*Available data:*
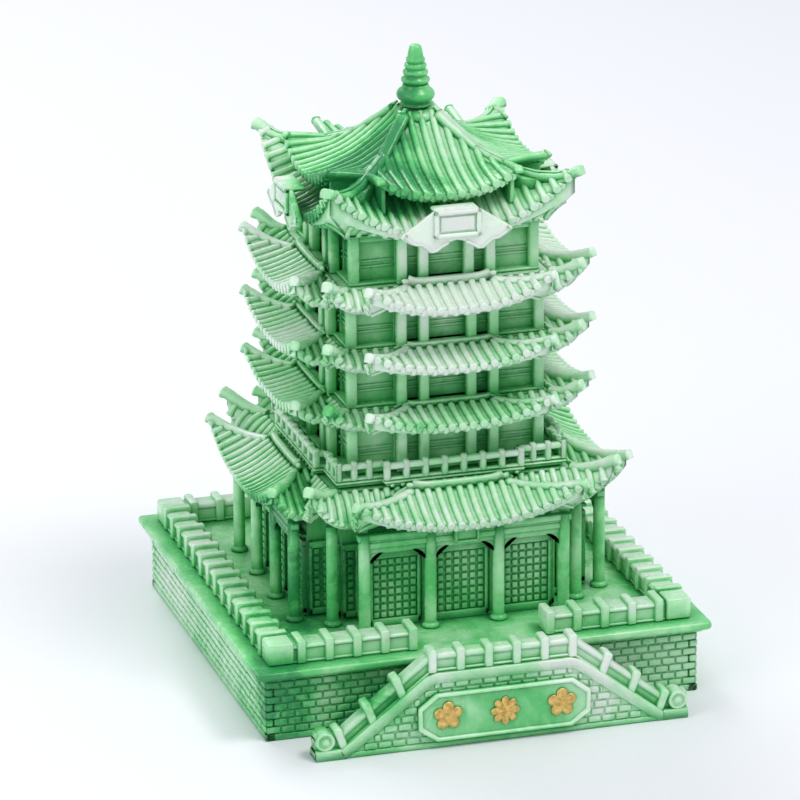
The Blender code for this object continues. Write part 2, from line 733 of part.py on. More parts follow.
def build_gable(name):
    """The winged board under a raised eave, with a blank framed tablet and its hood."""
    lobe_z, point_z, top_z = GABLE_Z
    half, stand_off, rim = GABLE_FRAME
    lobe_x = 5.7 * MM
    valley_z = lobe_z + 0.7 * (point_z - lobe_z)
    right = [(lobe_x / 2, lobe_z + 0.45 * (point_z - lobe_z)), (lobe_x, lobe_z),
             ((lobe_x + GABLE_HALF) / 2, valley_z - rim / 2), (GABLE_HALF, point_z), (half, top_z)]
    left = [(-x, z) for x, z in reversed(right)]
    board = plate(name, [(0.0, valley_z), *right, *left], 0.0, GABLE_THICK)
    upright(board, GABLE_Y, GABLE_THICK)
    frame_low = point_z - rim / 2
    proud = GABLE_Y - stand_off
    frame = boxes(name + "_frame", [((-half, proud, frame_low),
                                     (half, GABLE_Y + GABLE_THICK / 2, top_z + rim / 4))])
    hood_low = top_z - 2 * rim
    hood = boxes(name + "_hood", [((-half + rim / 4, GABLE_Y + GABLE_THICK / 4, hood_low),
                                   (half - rim / 4, GABLE_HOOD_BACK, top_z))])
    recess = boxes(name + "_recess", [((-half + rim, proud - rim, frame_low + rim),
                                       (half - rim, GABLE_Y - stand_off / 4, top_z - rim))])
    return finish(carved(joined(board, frame, hood), recess), PALE_JADE)


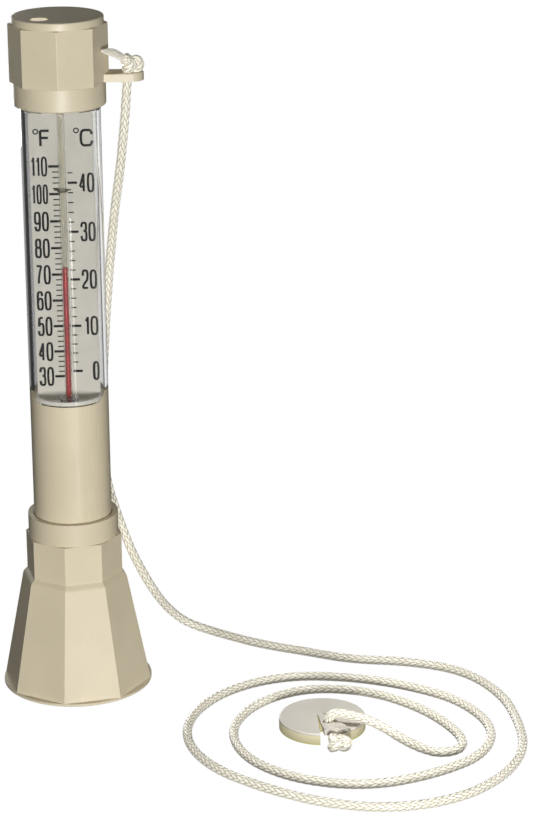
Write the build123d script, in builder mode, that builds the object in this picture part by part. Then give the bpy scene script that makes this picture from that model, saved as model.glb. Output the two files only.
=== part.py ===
from build123d import *
import os
from math import cos, pi, radians, sin, tan

# Floating pool thermometer: a clear gauge tube over a beige tube, an octagonal screw cap with a
# cord lug, a weighted octagonal base, and a braided tether that ends in a round tag.
# Millimetres. +Z is up, the tube's axis is Z, the scale faces -Y, the cord lug points to +X, and
# the foot stands on Z = 0 with the origin in the middle of the base cover's underside.

os.makedirs("parts", exist_ok=True)

# ---- Driving dimensions -------------------------------------------------------------------------
overall_height = 235.0
tube_radius = 13.35
tube_wall = 1.6
cord_diameter = 3.2

# Base, from the floor up
octagon_sides = 8
base_turn = -9.3
rim_radius = 25.8
rim_height = 1.0
rim_edge = 0.3
skirt_foot_radius = 25.8
skirt_head_radius = 18.2
skirt_top = 39.6
neck_radius = 16.75
neck_bottom = 41.0
neck_top = 54.8
collar_radius = 15.45
collar_top = 62.6
collar_mouth = 0.4
base_wall = 2.0
cavity_top = 34.0
sleeve_radius = 15.3
sleeve_bottom = 9.5
socket_bottom = 11.1
socket_radius = tube_radius + 0.1
sleeve_hole_radius = 12.0
corner_round = 0.5
skirt_shoulder_round = 2.4

# Base cover, ballast and the plug under the tube
cover_radius = 22.2
cover_thickness = 2.9
cover_seat = 3.0
pad_top = 4.4
pad_radius = 20.4
ballast_top = 20.0
ballast_foot_radius = 21.0
ballast_head_radius = 18.1
ballast_bore = 15.7
plug_bottom = 11.2
plug_flange_top = 14.0
plug_top = 22.0
tube_bottom = 15.0

# Window: the joint between the two tubes, and the clear tube's neck
joint_level = 104.4
joint_cheek_level = 107.6
scoop_half_width = 12.0
scoop_corner = 3.2
shoulder_level = 208.0
neck_outer_radius = 12.3
neck_bore = 9.3
neck_rim = 229.5
ceiling_round = 2.4
ceiling_level = 206.2

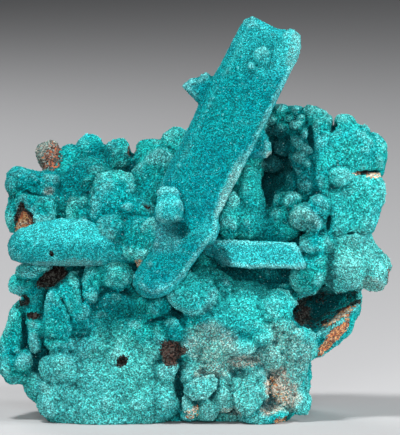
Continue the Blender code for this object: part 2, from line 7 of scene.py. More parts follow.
import bmesh
import bpy
import numpy as np
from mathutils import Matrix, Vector


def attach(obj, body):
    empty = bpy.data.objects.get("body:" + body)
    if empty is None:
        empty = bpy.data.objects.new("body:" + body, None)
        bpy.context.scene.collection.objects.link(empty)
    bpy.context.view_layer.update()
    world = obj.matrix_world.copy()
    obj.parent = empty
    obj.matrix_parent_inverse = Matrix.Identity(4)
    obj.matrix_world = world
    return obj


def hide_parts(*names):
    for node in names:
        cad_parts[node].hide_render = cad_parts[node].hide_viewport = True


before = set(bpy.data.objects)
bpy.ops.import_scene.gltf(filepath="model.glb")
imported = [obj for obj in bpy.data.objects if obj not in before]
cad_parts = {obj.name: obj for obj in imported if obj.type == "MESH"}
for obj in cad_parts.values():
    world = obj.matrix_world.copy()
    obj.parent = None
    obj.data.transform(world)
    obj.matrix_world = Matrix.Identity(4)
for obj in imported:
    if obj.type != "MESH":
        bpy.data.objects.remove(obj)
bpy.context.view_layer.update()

# The long crystal. A flat blade of azurite that rosasite has coated, with the pointed end of a small
# crystal at its upper left, a spur at its right edge, a knob at its left edge and two warts. It is
# grown as one solid on a fine grid and then skinned.
MM = 0.001
# Every place is (across, up, depth) in mm, as the display side shows it to a viewer who looks down a
# little. Depth is negative towards the viewer
LOOK_DOWN = math.radians(6)
FOOT_DEPTH = -17.0  # depth of the front of the specimen's foot
FOOT_UP = -0.8  # where the front of the foot shows

# Outlines as (across, up, width of the slanting edge there), clockwise from the upper left corner
LONG_OUTLINE = [
    (8.0, 78.4, 1.6), (9.0, 79.7, 1.4), (10.4, 80.4, 1.3), (11.8, 79.8, 1.3), (14.0, 78.6, 1.5),
    (15.6, 77.9, 1.5), (17.0, 77.8, 1.5), (18.3, 77.0, 1.4), (19.4, 75.4, 1.2), (19.8, 73.6, 1.1),
    (19.4, 72.0, 1.0), (18.0, 69.6, 0.45), (16.0, 65.4, 0.45), (14.0, 61.4, 0.45), (12.4, 58.0, 0.45),
    (10.9, 54.8, 0.45), (8.8, 51.2, 0.45), (7.4, 48.2, 0.45), (6.2, 46.0, 0.45), (4.5, 42.7, 0.5),
    (3.7, 41.0, 0.5), (3.5, 39.0, 0.5), (2.8, 36.8, 0.6), (1.0, 34.6, 0.6), (-1.4, 31.4, 0.6),
    (-3.0, 29.0, 0.7), (-4.6, 26.8, 1.2), (-6.2, 25.4, 1.3), (-8.0, 24.7, 1.4), (-9.6, 24.4, 1.4),
    (-11.2, 24.8, 1.5), (-12.5, 25.8, 1.6), (-13.2, 27.2, 1.7), (-13.2, 28.8, 1.7),
    (-12.4, 30.2, 1.7), (-10.7, 33.2, 1.7), (-9.9, 36.8, 1.8), (-9.2, 40.4, 1.8), (-8.5, 44.0, 1.8),
    (-7.7, 47.2, 1.9), (-6.1, 51.1, 1.9), (-4.4, 54.2, 1.9), (-2.5, 57.8, 1.9), (-1.3, 60.3, 1.9),
    (0.0, 63.2, 1.9), (1.2, 65.8, 1.8), (2.8, 68.6, 1.8), (4.3, 71.3, 1.8), (5.8, 74.2, 1.8),
    (7.2, 76.8, 1.7),
]
LONG_THICK = 6.4
LONG_DEPTHS = ((27.0, 78.0), (-17.0, -10.5))  # up, and the depth of its middle there
SMALL_OUTLINE = [
    (-3.4, 66.6, 0.6), (-2.0, 67.9, 0.7), (-0.4, 68.2, 0.7), (1.2, 69.3, 0.8), (3.4, 67.4, 0.8),
    (5.6, 65.0, 0.6), (4.4, 62.0, 0.6), (1.6, 61.4, 0.6), (-0.8, 63.8, 0.8),
]
SPUR_OUTLINE = [
    (8.6, 59.6, 0.5), (11.2, 59.4, 0.6), (13.0, 57.2, 0.8), (14.1, 54.8, 0.9), (14.1, 53.4, 0.9),
    (13.2, 52.5, 0.9), (11.0, 52.4, 0.9), (8.2, 52.8, 0.5),
]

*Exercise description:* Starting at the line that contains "Continue the Blender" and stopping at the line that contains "before = set(bpy.data.objects)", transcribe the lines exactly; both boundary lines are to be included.

*Result of the task:*
Continue the Blender code for this object: part 2, from line 7 of scene.py. More parts follow.
import bmesh
import bpy
import numpy as np
from mathutils import Matrix, Vector


def attach(obj, body):
    empty = bpy.data.objects.get("body:" + body)
    if empty is None:
        empty = bpy.data.objects.new("body:" + body, None)
        bpy.context.scene.collection.objects.link(empty)
    bpy.context.view_layer.update()
    world = obj.matrix_world.copy()
    obj.parent = empty
    obj.matrix_parent_inverse = Matrix.Identity(4)
    obj.matrix_world = world
    return obj


def hide_parts(*names):
    for node in names:
        cad_parts[node].hide_render = cad_parts[node].hide_viewport = True


before = set(bpy.data.objects)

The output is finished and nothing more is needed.